## DIRECTIONS
Reproduce the full listing that appears beneath this instruction exactly.
··· INFORMATION SHOWN ···
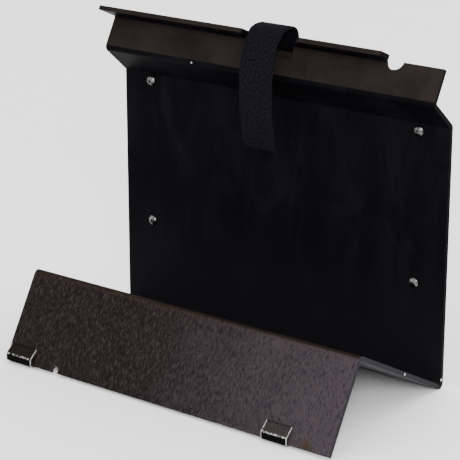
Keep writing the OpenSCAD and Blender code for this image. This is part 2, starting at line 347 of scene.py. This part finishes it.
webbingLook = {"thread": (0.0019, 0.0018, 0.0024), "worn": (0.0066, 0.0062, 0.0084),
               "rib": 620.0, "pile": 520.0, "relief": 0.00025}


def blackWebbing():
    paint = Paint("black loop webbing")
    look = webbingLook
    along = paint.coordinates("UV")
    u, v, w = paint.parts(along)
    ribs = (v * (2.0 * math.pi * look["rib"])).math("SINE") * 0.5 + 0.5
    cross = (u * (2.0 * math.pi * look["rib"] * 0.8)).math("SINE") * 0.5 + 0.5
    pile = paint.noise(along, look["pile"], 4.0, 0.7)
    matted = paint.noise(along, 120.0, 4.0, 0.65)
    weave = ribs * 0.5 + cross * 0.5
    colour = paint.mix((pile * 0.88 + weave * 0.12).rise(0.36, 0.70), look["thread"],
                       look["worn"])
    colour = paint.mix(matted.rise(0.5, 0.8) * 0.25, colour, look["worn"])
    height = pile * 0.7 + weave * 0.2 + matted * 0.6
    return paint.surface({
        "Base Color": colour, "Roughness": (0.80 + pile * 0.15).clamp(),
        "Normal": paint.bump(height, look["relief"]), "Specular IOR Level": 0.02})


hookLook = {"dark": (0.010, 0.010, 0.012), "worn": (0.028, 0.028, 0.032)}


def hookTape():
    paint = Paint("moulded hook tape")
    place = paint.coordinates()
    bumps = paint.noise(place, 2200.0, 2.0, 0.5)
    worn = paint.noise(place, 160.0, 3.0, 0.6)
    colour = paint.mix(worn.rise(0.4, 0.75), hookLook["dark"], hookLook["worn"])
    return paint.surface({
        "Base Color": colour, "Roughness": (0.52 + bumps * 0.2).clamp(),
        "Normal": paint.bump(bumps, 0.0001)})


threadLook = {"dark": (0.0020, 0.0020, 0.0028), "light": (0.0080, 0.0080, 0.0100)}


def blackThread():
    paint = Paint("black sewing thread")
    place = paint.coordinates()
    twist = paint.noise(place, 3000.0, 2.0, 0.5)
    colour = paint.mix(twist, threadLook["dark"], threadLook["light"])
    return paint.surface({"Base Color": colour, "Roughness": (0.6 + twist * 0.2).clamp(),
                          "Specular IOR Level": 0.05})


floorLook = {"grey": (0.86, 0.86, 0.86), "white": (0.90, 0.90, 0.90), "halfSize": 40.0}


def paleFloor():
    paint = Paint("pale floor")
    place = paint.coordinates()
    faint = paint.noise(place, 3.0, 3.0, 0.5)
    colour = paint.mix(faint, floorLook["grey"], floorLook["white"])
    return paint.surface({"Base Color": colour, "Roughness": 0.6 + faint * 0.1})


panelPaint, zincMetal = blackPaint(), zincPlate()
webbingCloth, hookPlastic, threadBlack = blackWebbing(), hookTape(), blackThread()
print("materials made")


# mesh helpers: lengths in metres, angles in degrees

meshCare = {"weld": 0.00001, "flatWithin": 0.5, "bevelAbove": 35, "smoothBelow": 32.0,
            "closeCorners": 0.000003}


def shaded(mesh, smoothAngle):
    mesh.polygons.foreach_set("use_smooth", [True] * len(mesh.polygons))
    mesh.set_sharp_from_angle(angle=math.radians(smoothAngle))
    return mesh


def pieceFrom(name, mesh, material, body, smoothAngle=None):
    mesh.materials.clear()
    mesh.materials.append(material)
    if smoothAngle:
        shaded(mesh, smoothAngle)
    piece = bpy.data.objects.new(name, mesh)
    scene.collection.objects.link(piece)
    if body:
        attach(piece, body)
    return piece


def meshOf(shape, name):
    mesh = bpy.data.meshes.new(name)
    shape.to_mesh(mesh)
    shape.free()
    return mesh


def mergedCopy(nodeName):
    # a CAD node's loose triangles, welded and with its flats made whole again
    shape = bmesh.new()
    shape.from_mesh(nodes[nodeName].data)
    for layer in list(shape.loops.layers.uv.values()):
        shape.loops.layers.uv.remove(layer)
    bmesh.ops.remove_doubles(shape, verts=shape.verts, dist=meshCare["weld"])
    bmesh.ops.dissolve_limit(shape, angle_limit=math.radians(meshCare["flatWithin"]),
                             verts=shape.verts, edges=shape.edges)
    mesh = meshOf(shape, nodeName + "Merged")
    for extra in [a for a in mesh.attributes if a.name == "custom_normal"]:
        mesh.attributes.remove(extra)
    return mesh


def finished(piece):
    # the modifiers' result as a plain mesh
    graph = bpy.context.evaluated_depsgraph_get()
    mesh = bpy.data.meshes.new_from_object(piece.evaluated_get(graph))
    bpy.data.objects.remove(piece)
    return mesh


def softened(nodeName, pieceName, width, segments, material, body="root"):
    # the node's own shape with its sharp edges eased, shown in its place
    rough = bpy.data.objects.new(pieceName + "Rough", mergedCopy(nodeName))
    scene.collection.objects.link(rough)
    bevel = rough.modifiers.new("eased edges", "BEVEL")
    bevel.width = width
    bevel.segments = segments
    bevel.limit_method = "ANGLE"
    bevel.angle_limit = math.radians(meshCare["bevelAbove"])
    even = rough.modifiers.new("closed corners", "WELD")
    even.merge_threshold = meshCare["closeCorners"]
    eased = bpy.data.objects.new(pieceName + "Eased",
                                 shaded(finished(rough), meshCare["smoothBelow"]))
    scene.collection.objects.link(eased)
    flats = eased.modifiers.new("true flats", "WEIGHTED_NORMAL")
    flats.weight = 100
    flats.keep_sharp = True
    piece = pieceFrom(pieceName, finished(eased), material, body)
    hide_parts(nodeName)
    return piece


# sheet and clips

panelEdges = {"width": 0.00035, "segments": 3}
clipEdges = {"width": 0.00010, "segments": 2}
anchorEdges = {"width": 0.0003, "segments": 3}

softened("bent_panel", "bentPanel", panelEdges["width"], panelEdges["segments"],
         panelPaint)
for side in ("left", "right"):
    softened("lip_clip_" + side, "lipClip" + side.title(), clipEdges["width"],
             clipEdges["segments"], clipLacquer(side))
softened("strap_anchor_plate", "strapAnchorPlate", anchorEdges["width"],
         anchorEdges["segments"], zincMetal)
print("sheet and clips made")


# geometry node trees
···
## TASK ANSWER
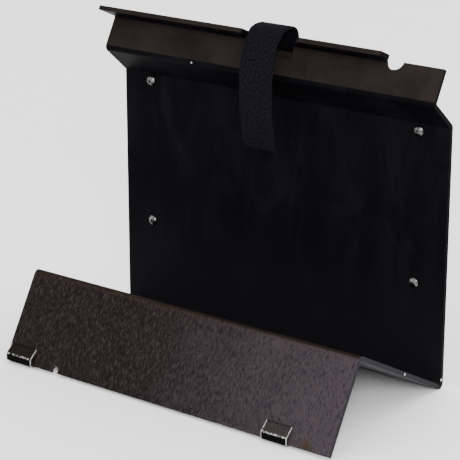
Keep writing the OpenSCAD and Blender code for this image. This is part 2, starting at line 347 of scene.py. This part finishes it.
webbingLook = {"thread": (0.0019, 0.0018, 0.0024), "worn": (0.0066, 0.0062, 0.0084),
               "rib": 620.0, "pile": 520.0, "relief": 0.00025}


def blackWebbing():
    paint = Paint("black loop webbing")
    look = webbingLook
    along = paint.coordinates("UV")
    u, v, w = paint.parts(along)
    ribs = (v * (2.0 * math.pi * look["rib"])).math("SINE") * 0.5 + 0.5
    cross = (u * (2.0 * math.pi * look["rib"] * 0.8)).math("SINE") * 0.5 + 0.5
    pile = paint.noise(along, look["pile"], 4.0, 0.7)
    matted = paint.noise(along, 120.0, 4.0, 0.65)
    weave = ribs * 0.5 + cross * 0.5
    colour = paint.mix((pile * 0.88 + weave * 0.12).rise(0.36, 0.70), look["thread"],
                       look["worn"])
    colour = paint.mix(matted.rise(0.5, 0.8) * 0.25, colour, look["worn"])
    height = pile * 0.7 + weave * 0.2 + matted * 0.6
    return paint.surface({
        "Base Color": colour, "Roughness": (0.80 + pile * 0.15).clamp(),
        "Normal": paint.bump(height, look["relief"]), "Specular IOR Level": 0.02})


hookLook = {"dark": (0.010, 0.010, 0.012), "worn": (0.028, 0.028, 0.032)}


def hookTape():
    paint = Paint("moulded hook tape")
    place = paint.coordinates()
    bumps = paint.noise(place, 2200.0, 2.0, 0.5)
    worn = paint.noise(place, 160.0, 3.0, 0.6)
    colour = paint.mix(worn.rise(0.4, 0.75), hookLook["dark"], hookLook["worn"])
    return paint.surface({
        "Base Color": colour, "Roughness": (0.52 + bumps * 0.2).clamp(),
        "Normal": paint.bump(bumps, 0.0001)})


threadLook = {"dark": (0.0020, 0.0020, 0.0028), "light": (0.0080, 0.0080, 0.0100)}


def blackThread():
    paint = Paint("black sewing thread")
    place = paint.coordinates()
    twist = paint.noise(place, 3000.0, 2.0, 0.5)
    colour = paint.mix(twist, threadLook["dark"], threadLook["light"])
    return paint.surface({"Base Color": colour, "Roughness": (0.6 + twist * 0.2).clamp(),
                          "Specular IOR Level": 0.05})


floorLook = {"grey": (0.86, 0.86, 0.86), "white": (0.90, 0.90, 0.90), "halfSize": 40.0}


def paleFloor():
    paint = Paint("pale floor")
    place = paint.coordinates()
    faint = paint.noise(place, 3.0, 3.0, 0.5)
    colour = paint.mix(faint, floorLook["grey"], floorLook["white"])
    return paint.surface({"Base Color": colour, "Roughness": 0.6 + faint * 0.1})


panelPaint, zincMetal = blackPaint(), zincPlate()
webbingCloth, hookPlastic, threadBlack = blackWebbing(), hookTape(), blackThread()
print("materials made")


# mesh helpers: lengths in metres, angles in degrees

meshCare = {"weld": 0.00001, "flatWithin": 0.5, "bevelAbove": 35, "smoothBelow": 32.0,
            "closeCorners": 0.000003}


def shaded(mesh, smoothAngle):
    mesh.polygons.foreach_set("use_smooth", [True] * len(mesh.polygons))
    mesh.set_sharp_from_angle(angle=math.radians(smoothAngle))
    return mesh


def pieceFrom(name, mesh, material, body, smoothAngle=None):
    mesh.materials.clear()
    mesh.materials.append(material)
    if smoothAngle:
        shaded(mesh, smoothAngle)
    piece = bpy.data.objects.new(name, mesh)
    scene.collection.objects.link(piece)
    if body:
        attach(piece, body)
    return piece


def meshOf(shape, name):
    mesh = bpy.data.meshes.new(name)
    shape.to_mesh(mesh)
    shape.free()
    return mesh


def mergedCopy(nodeName):
    # a CAD node's loose triangles, welded and with its flats made whole again
    shape = bmesh.new()
    shape.from_mesh(nodes[nodeName].data)
    for layer in list(shape.loops.layers.uv.values()):
        shape.loops.layers.uv.remove(layer)
    bmesh.ops.remove_doubles(shape, verts=shape.verts, dist=meshCare["weld"])
    bmesh.ops.dissolve_limit(shape, angle_limit=math.radians(meshCare["flatWithin"]),
                             verts=shape.verts, edges=shape.edges)
    mesh = meshOf(shape, nodeName + "Merged")
    for extra in [a for a in mesh.attributes if a.name == "custom_normal"]:
        mesh.attributes.remove(extra)
    return mesh


def finished(piece):
    # the modifiers' result as a plain mesh
    graph = bpy.context.evaluated_depsgraph_get()
    mesh = bpy.data.meshes.new_from_object(piece.evaluated_get(graph))
    bpy.data.objects.remove(piece)
    return mesh


def softened(nodeName, pieceName, width, segments, material, body="root"):
    # the node's own shape with its sharp edges eased, shown in its place
    rough = bpy.data.objects.new(pieceName + "Rough", mergedCopy(nodeName))
    scene.collection.objects.link(rough)
    bevel = rough.modifiers.new("eased edges", "BEVEL")
    bevel.width = width
    bevel.segments = segments
    bevel.limit_method = "ANGLE"
    bevel.angle_limit = math.radians(meshCare["bevelAbove"])
    even = rough.modifiers.new("closed corners", "WELD")
    even.merge_threshold = meshCare["closeCorners"]
    eased = bpy.data.objects.new(pieceName + "Eased",
                                 shaded(finished(rough), meshCare["smoothBelow"]))
    scene.collection.objects.link(eased)
    flats = eased.modifiers.new("true flats", "WEIGHTED_NORMAL")
    flats.weight = 100
    flats.keep_sharp = True
    piece = pieceFrom(pieceName, finished(eased), material, body)
    hide_parts(nodeName)
    return piece


# sheet and clips

panelEdges = {"width": 0.00035, "segments": 3}
clipEdges = {"width": 0.00010, "segments": 2}
anchorEdges = {"width": 0.0003, "segments": 3}

softened("bent_panel", "bentPanel", panelEdges["width"], panelEdges["segments"],
         panelPaint)
for side in ("left", "right"):
    softened("lip_clip_" + side, "lipClip" + side.title(), clipEdges["width"],
             clipEdges["segments"], clipLacquer(side))
softened("strap_anchor_plate", "strapAnchorPlate", anchorEdges["width"],
         anchorEdges["segments"], zincMetal)
print("sheet and clips made")


# geometry node trees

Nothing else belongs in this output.